Problem to solve: Each record needs to be echoed exactly; can you do that?

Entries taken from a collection
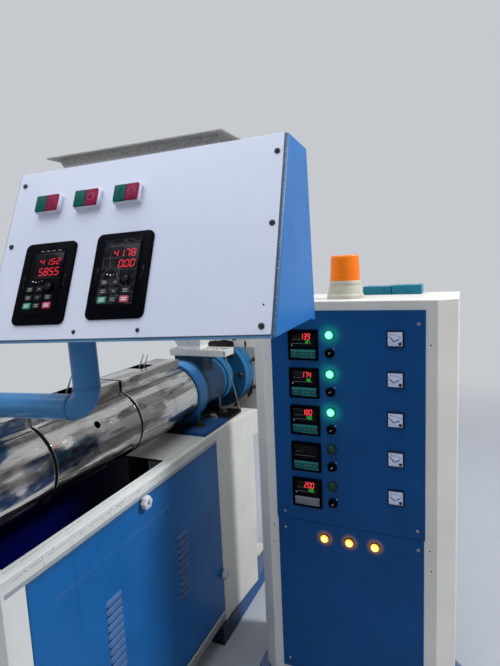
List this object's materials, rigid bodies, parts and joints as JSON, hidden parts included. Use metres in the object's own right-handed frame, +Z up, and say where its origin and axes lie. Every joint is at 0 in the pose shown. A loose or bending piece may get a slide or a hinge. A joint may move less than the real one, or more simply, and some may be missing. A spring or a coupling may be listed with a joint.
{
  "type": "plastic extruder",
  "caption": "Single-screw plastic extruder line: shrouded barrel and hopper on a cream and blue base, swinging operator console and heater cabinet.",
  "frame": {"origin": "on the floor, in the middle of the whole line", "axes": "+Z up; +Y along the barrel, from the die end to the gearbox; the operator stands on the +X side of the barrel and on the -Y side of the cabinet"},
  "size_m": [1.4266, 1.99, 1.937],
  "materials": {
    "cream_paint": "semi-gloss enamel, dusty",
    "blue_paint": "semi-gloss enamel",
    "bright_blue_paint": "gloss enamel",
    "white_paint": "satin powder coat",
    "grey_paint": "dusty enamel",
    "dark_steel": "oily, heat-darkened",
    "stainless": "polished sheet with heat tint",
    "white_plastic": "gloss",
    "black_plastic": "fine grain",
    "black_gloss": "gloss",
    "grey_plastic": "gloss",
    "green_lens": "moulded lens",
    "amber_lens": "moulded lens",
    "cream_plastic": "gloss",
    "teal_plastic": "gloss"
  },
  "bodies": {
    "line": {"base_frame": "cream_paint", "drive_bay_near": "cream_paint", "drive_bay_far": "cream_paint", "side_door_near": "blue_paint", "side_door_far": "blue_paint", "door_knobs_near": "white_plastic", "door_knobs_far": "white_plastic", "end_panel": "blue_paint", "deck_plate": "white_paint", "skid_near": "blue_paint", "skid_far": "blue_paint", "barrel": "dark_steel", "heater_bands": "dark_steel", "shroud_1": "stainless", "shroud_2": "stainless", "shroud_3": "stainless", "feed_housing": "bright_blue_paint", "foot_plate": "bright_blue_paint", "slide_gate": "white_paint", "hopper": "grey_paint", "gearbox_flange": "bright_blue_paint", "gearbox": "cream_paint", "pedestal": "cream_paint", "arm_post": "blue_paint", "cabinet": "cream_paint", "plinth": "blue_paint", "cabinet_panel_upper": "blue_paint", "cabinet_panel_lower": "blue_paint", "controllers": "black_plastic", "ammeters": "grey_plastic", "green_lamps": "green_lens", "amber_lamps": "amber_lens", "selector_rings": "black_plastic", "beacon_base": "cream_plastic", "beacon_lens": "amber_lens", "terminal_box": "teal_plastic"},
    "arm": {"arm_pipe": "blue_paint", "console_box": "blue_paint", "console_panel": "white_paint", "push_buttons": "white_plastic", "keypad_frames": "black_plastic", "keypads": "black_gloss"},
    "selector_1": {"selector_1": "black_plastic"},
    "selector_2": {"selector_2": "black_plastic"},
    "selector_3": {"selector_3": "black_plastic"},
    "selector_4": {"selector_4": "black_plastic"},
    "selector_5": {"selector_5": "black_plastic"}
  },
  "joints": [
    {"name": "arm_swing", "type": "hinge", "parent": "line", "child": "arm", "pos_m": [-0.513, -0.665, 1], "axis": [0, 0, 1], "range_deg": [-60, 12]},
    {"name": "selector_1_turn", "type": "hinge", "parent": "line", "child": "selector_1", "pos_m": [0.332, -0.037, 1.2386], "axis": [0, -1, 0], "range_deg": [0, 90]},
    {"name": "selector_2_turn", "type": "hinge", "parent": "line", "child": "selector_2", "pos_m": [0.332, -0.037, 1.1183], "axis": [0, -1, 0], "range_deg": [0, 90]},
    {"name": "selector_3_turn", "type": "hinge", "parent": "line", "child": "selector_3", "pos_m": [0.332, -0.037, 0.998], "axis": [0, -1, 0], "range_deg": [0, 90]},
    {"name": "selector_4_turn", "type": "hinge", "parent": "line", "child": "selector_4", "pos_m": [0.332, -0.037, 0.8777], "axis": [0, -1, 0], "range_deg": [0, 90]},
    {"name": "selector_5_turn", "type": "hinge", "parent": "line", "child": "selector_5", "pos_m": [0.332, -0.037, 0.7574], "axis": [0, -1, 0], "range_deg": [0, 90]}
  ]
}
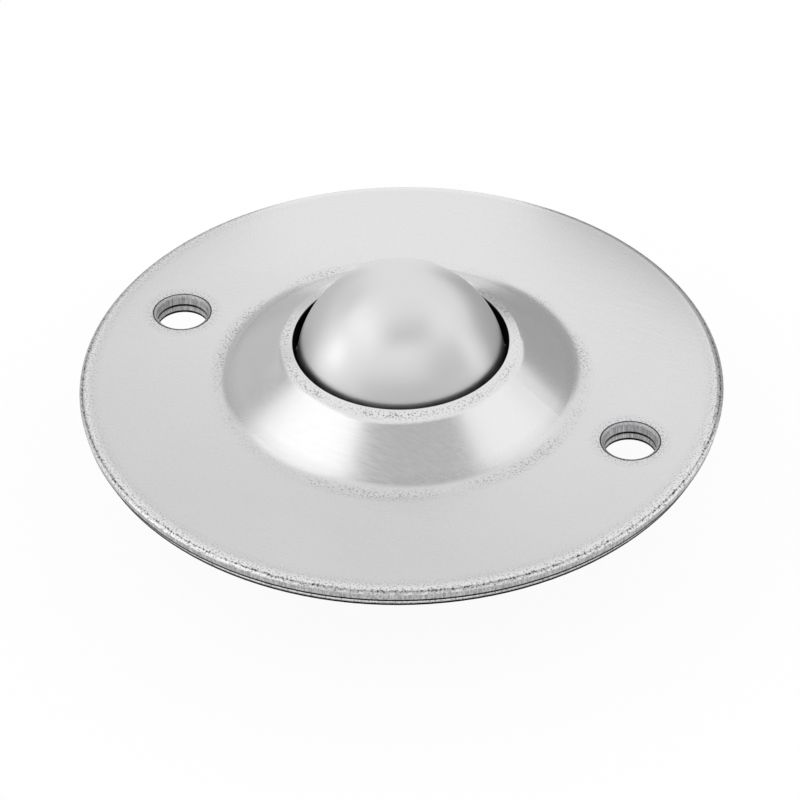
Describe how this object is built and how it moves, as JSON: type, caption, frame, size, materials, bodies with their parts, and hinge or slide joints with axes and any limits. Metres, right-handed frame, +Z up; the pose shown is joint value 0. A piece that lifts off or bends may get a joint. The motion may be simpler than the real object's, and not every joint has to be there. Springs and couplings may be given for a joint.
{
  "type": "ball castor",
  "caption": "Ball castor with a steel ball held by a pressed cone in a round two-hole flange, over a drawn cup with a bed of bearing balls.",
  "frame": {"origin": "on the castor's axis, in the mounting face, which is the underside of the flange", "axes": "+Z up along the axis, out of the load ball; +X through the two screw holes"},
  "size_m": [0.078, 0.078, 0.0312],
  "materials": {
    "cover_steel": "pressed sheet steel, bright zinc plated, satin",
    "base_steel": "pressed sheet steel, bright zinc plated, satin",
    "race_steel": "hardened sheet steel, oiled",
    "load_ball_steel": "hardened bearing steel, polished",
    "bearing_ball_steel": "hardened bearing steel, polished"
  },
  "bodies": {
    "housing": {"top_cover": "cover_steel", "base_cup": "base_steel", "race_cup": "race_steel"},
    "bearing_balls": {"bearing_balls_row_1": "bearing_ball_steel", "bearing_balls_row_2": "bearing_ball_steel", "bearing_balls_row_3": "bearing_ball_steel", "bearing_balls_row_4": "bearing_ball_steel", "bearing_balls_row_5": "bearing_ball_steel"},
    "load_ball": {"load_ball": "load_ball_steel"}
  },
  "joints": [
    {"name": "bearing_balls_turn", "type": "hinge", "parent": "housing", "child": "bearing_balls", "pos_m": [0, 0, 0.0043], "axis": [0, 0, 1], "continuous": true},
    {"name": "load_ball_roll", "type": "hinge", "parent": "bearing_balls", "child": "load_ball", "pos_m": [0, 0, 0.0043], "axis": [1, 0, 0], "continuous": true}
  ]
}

Written response:
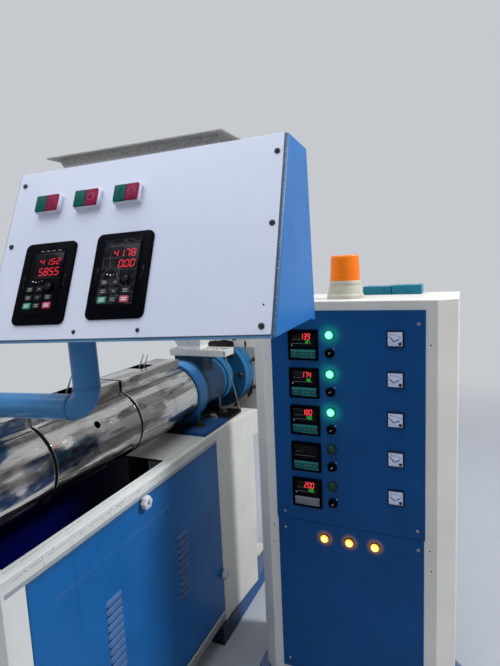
List this object's materials, rigid bodies, parts and joints as JSON, hidden parts included. Use metres in the object's own right-handed frame, +Z up, and say where its origin and axes lie. Every joint is at 0 in the pose shown. A loose or bending piece may get a slide or a hinge. A joint may move less than the real one, or more simply, and some may be missing. A spring or a coupling may be listed with a joint.
{
  "type": "plastic extruder",
  "caption": "Single-screw plastic extruder line: shrouded barrel and hopper on a cream and blue base, swinging operator console and heater cabinet.",
  "frame": {"origin": "on the floor, in the middle of the whole line", "axes": "+Z up; +Y along the barrel, from the die end to the gearbox; the operator stands on the +X side of the barrel and on the -Y side of the cabinet"},
  "size_m": [1.4266, 1.99, 1.937],
  "materials": {
    "cream_paint": "semi-gloss enamel, dusty",
    "blue_paint": "semi-gloss enamel",
    "bright_blue_paint": "gloss enamel",
    "white_paint": "satin powder coat",
    "grey_paint": "dusty enamel",
    "dark_steel": "oily, heat-darkened",
    "stainless": "polished sheet with heat tint",
    "white_plastic": "gloss",
    "black_plastic": "fine grain",
    "black_gloss": "gloss",
    "grey_plastic": "gloss",
    "green_lens": "moulded lens",
    "amber_lens": "moulded lens",
    "cream_plastic": "gloss",
    "teal_plastic": "gloss"
  },
  "bodies": {
    "line": {"base_frame": "cream_paint", "drive_bay_near": "cream_paint", "drive_bay_far": "cream_paint", "side_door_near": "blue_paint", "side_door_far": "blue_paint", "door_knobs_near": "white_plastic", "door_knobs_far": "white_plastic", "end_panel": "blue_paint", "deck_plate": "white_paint", "skid_near": "blue_paint", "skid_far": "blue_paint", "barrel": "dark_steel", "heater_bands": "dark_steel", "shroud_1": "stainless", "shroud_2": "stainless", "shroud_3": "stainless", "feed_housing": "bright_blue_paint", "foot_plate": "bright_blue_paint", "slide_gate": "white_paint", "hopper": "grey_paint", "gearbox_flange": "bright_blue_paint", "gearbox": "cream_paint", "pedestal": "cream_paint", "arm_post": "blue_paint", "cabinet": "cream_paint", "plinth": "blue_paint", "cabinet_panel_upper": "blue_paint", "cabinet_panel_lower": "blue_paint", "controllers": "black_plastic", "ammeters": "grey_plastic", "green_lamps": "green_lens", "amber_lamps": "amber_lens", "selector_rings": "black_plastic", "beacon_base": "cream_plastic", "beacon_lens": "amber_lens", "terminal_box": "teal_plastic"},
    "arm": {"arm_pipe": "blue_paint", "console_box": "blue_paint", "console_panel": "white_paint", "push_buttons": "white_plastic", "keypad_frames": "black_plastic", "keypads": "black_gloss"},
    "selector_1": {"selector_1": "black_plastic"},
    "selector_2": {"selector_2": "black_plastic"},
    "selector_3": {"selector_3": "black_plastic"},
    "selector_4": {"selector_4": "black_plastic"},
    "selector_5": {"selector_5": "black_plastic"}
  },
  "joints": [
    {"name": "arm_swing", "type": "hinge", "parent": "line", "child": "arm", "pos_m": [-0.513, -0.665, 1], "axis": [0, 0, 1], "range_deg": [-60, 12]},
    {"name": "selector_1_turn", "type": "hinge", "parent": "line", "child": "selector_1", "pos_m": [0.332, -0.037, 1.2386], "axis": [0, -1, 0], "range_deg": [0, 90]},
    {"name": "selector_2_turn", "type": "hinge", "parent": "line", "child": "selector_2", "pos_m": [0.332, -0.037, 1.1183], "axis": [0, -1, 0], "range_deg": [0, 90]},
    {"name": "selector_3_turn", "type": "hinge", "parent": "line", "child": "selector_3", "pos_m": [0.332, -0.037, 0.998], "axis": [0, -1, 0], "range_deg": [0, 90]},
    {"name": "selector_4_turn", "type": "hinge", "parent": "line", "child": "selector_4", "pos_m": [0.332, -0.037, 0.8777], "axis": [0, -1, 0], "range_deg": [0, 90]},
    {"name": "selector_5_turn", "type": "hinge", "parent": "line", "child": "selector_5", "pos_m": [0.332, -0.037, 0.7574], "axis": [0, -1, 0], "range_deg": [0, 90]}
  ]
}
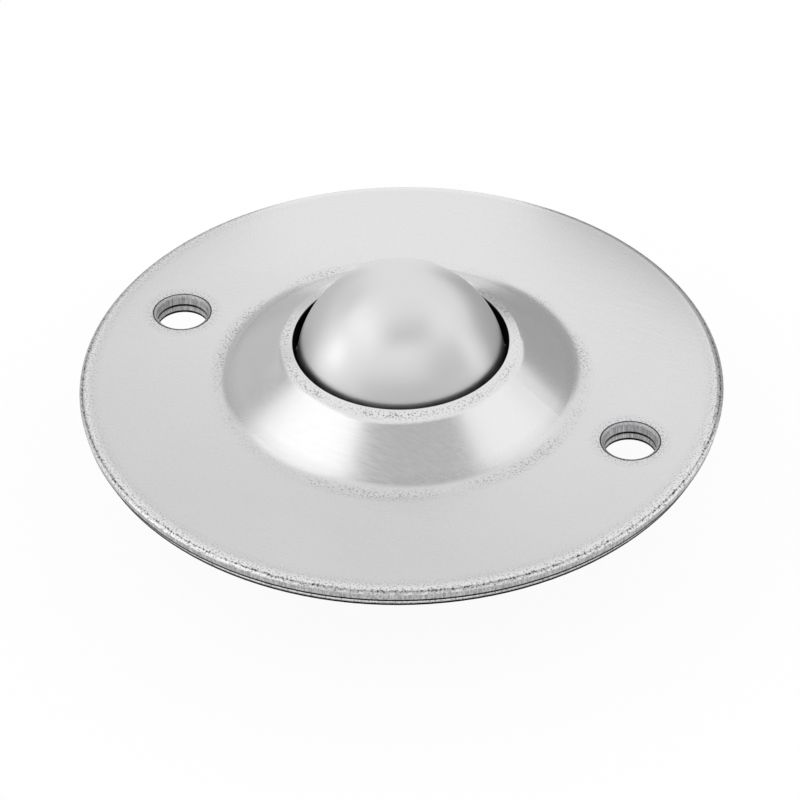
Describe how this object is built and how it moves, as JSON: type, caption, frame, size, materials, bodies with their parts, and hinge or slide joints with axes and any limits. Metres, right-handed frame, +Z up; the pose shown is joint value 0. A piece that lifts off or bends may get a joint. The motion may be simpler than the real object's, and not every joint has to be there. Springs and couplings may be given for a joint.
{
  "type": "ball castor",
  "caption": "Ball castor with a steel ball held by a pressed cone in a round two-hole flange, over a drawn cup with a bed of bearing balls.",
  "frame": {"origin": "on the castor's axis, in the mounting face, which is the underside of the flange", "axes": "+Z up along the axis, out of the load ball; +X through the two screw holes"},
  "size_m": [0.078, 0.078, 0.0312],
  "materials": {
    "cover_steel": "pressed sheet steel, bright zinc plated, satin",
    "base_steel": "pressed sheet steel, bright zinc plated, satin",
    "race_steel": "hardened sheet steel, oiled",
    "load_ball_steel": "hardened bearing steel, polished",
    "bearing_ball_steel": "hardened bearing steel, polished"
  },
  "bodies": {
    "housing": {"top_cover": "cover_steel", "base_cup": "base_steel", "race_cup": "race_steel"},
    "bearing_balls": {"bearing_balls_row_1": "bearing_ball_steel", "bearing_balls_row_2": "bearing_ball_steel", "bearing_balls_row_3": "bearing_ball_steel", "bearing_balls_row_4": "bearing_ball_steel", "bearing_balls_row_5": "bearing_ball_steel"},
    "load_ball": {"load_ball": "load_ball_steel"}
  },
  "joints": [
    {"name": "bearing_balls_turn", "type": "hinge", "parent": "housing", "child": "bearing_balls", "pos_m": [0, 0, 0.0043], "axis": [0, 0, 1], "continuous": true},
    {"name": "load_ball_roll", "type": "hinge", "parent": "bearing_balls", "child": "load_ball", "pos_m": [0, 0, 0.0043], "axis": [1, 0, 0], "continuous": true}
  ]
}